-- Start --

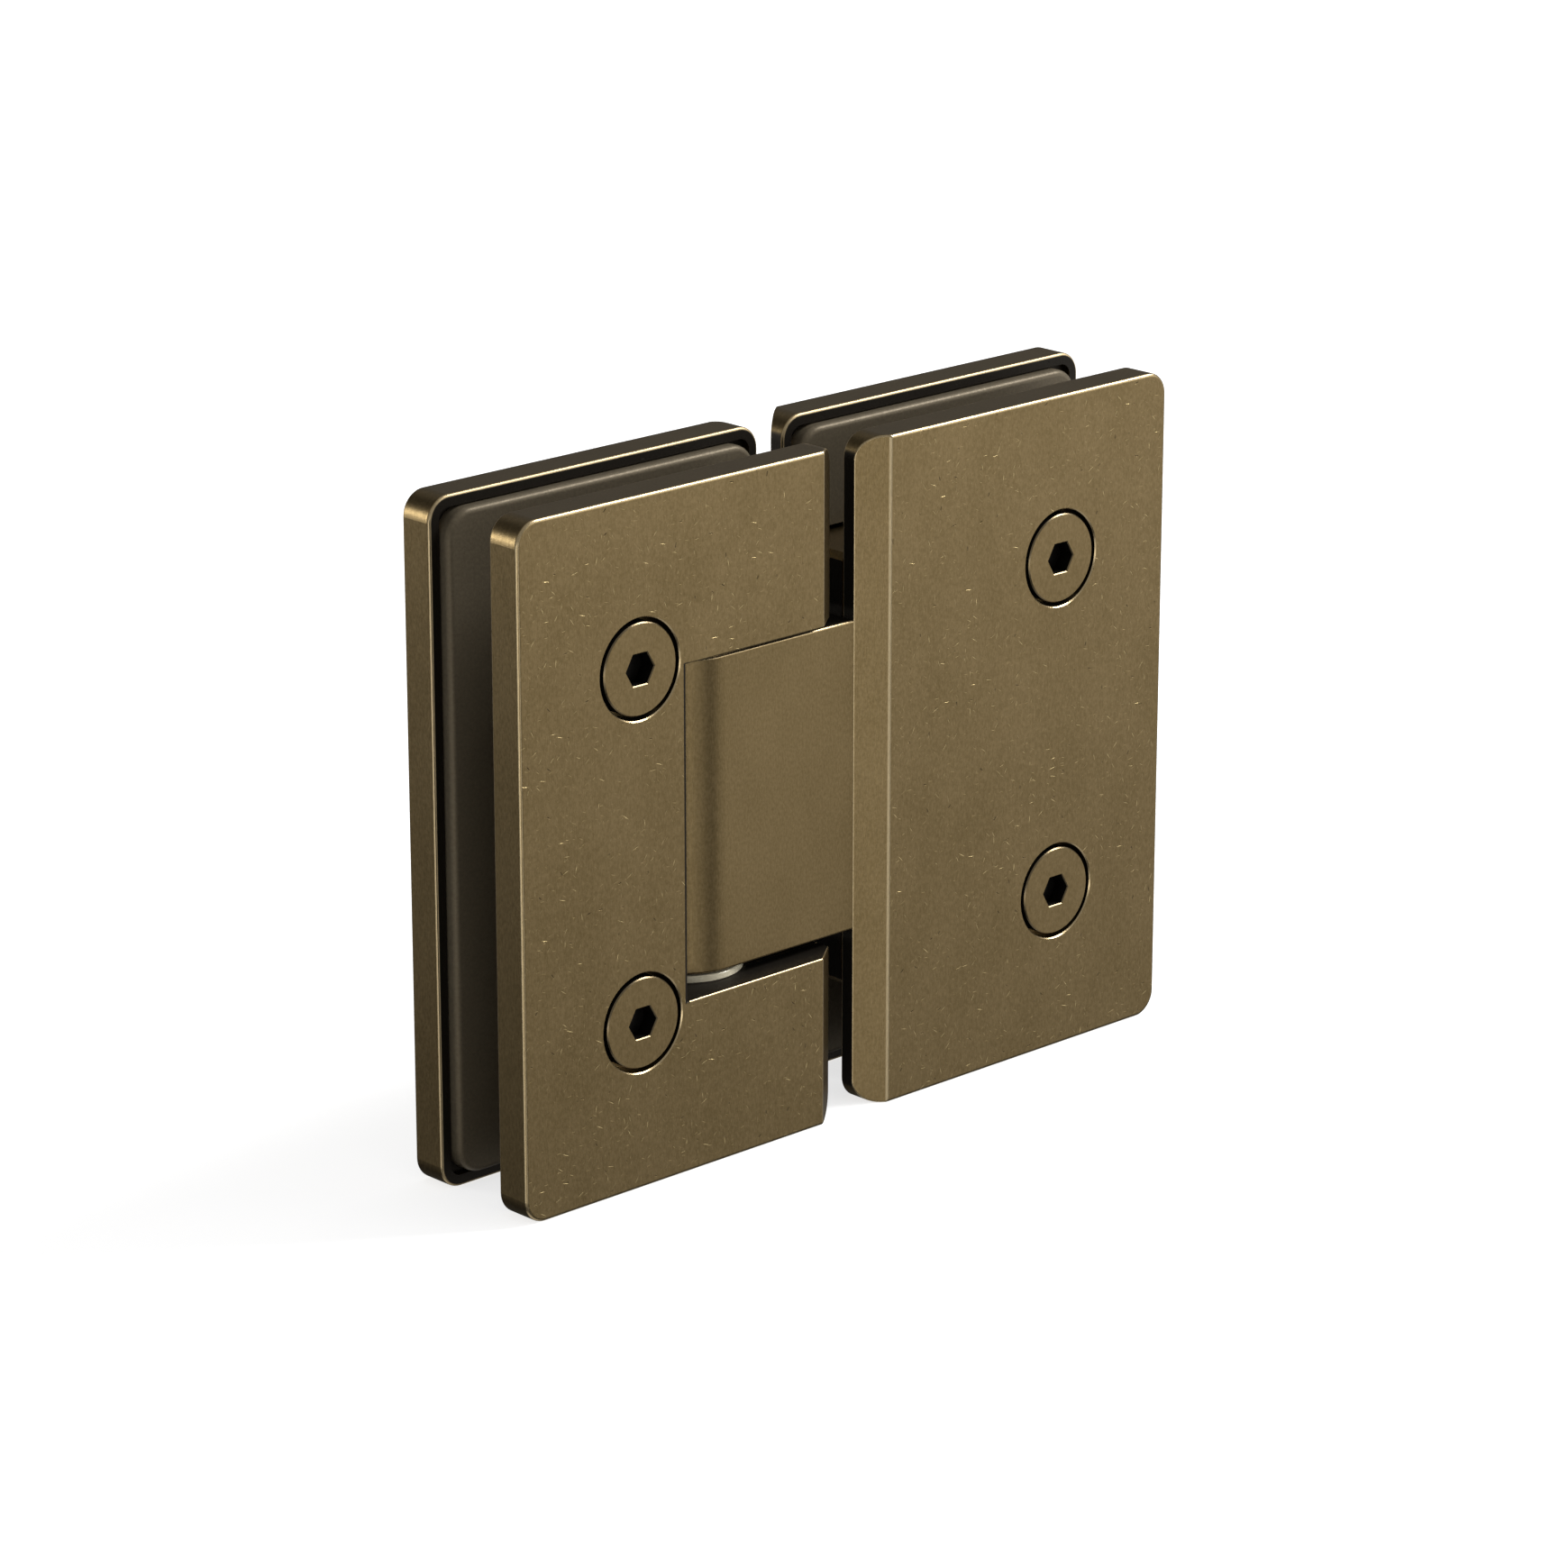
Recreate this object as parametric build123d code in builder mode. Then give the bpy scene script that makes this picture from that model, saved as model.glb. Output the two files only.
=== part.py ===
"""Glass to glass shower door hinge that opens flat to 180 degrees and swings 90 degrees either way.

Millimetres. X runs from the fixed glass to the door glass, Y from the front to the rear, Z up.
The origin is at the bottom of the plates, midway between the leaves and in the middle of the glass.
"""
import os

from build123d import *

# Leaves and plates
leaf_height = 90.0
leaf_width = 54.6
leaf_gap = 4.3
plate_thickness = 5.15
plate_corner_radius = 3.2
plate_edge_radius = 0.45
bevel_width = 3.8
ridge_radius = 0.25

# Glass and the rubber pads that grip it
glass_thickness = 8.0
pad_proud = 1.5
pocket_depth = 1.0
pocket_margin = 1.55
pocket_corner_radius = 1.6
pad_side_gap = 0.2
pad_corner_radius = 3.8
pad_edge_radius = 0.8
pad_block_gap = 0.5
pad_window_radius = 0.5
pad_hole_gap = 0.4

# Clamp screws
screw_inset = 19.65
screw_radius = 3.0
screw_hole_gap = 0.3
thread_gap = 0.02
head_radius = 5.95
head_height = 3.2
head_gap = 0.6
head_seat_gap = 0.02
head_rim_chamfer = 0.15
hole_rim_chamfer = 0.15
socket_across_flats = 4.0
socket_depth = 2.3
socket_rim_chamfer = 0.12
screw_end_gap = 0.9

# Blocks that fill the glass cut-outs, beside the clamp screws
block_screw_wall = 0.95
block_past_screws = 6.1
lug_height = 7.0
block_edge_chamfer = 0.85
block_corner_radius = 2.5

# Notch of the fixed leaf and the knuckle that turns in it
notch_height = 44.2
notch_screw_wall = 1.0
notch_edge_radius = 0.2
knuckle_gap = 1.25
knuckle_radius = 7.7
knuckle_edge_radius = 0.3
barrel_wall_gap = 1.6

# Hinge pin, its bushes and washers
pin_radius = 3.5
pin_flat_depth = 0.4
pin_flat_height = 8.0
pin_end_chamfer = 0.4
pin_end_recess = 0.5
pin_hold_gap = 0.01
bush_wall = 1.0
bush_length = 9.0
bush_run_gap = 0.04
bush_hold_gap = 0.01
washer_radius = 7.45
washer_thickness = 0.95
washer_chamfer = 0.12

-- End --

-- What to do --
Lines from the start of the material above through the line containing "degrees either way." are to be duplicated exactly, and only those.

-- Response to the task --
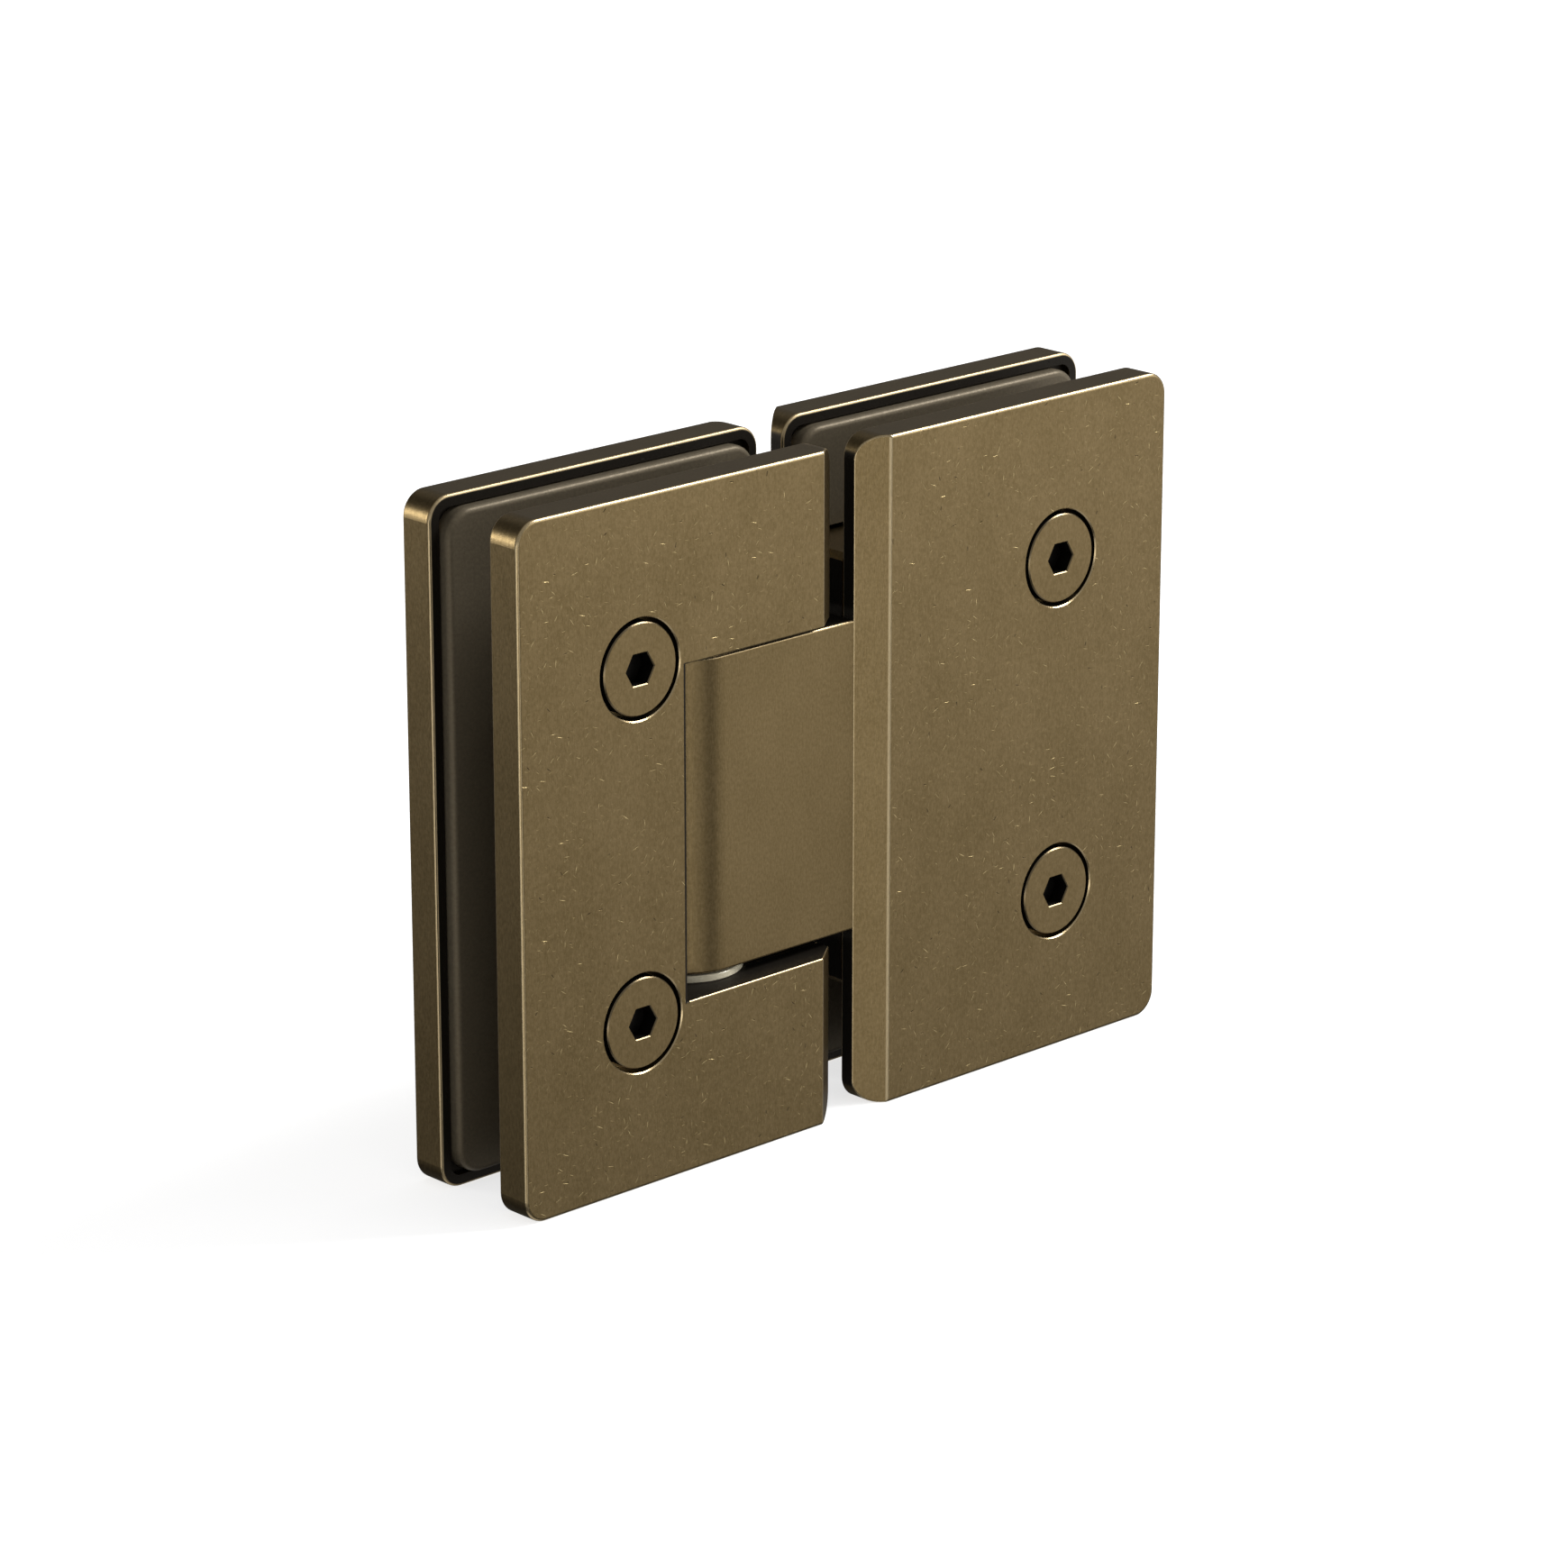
Recreate this object as parametric build123d code in builder mode. Then give the bpy scene script that makes this picture from that model, saved as model.glb. Output the two files only.
=== part.py ===
"""Glass to glass shower door hinge that opens flat to 180 degrees and swings 90 degrees either way.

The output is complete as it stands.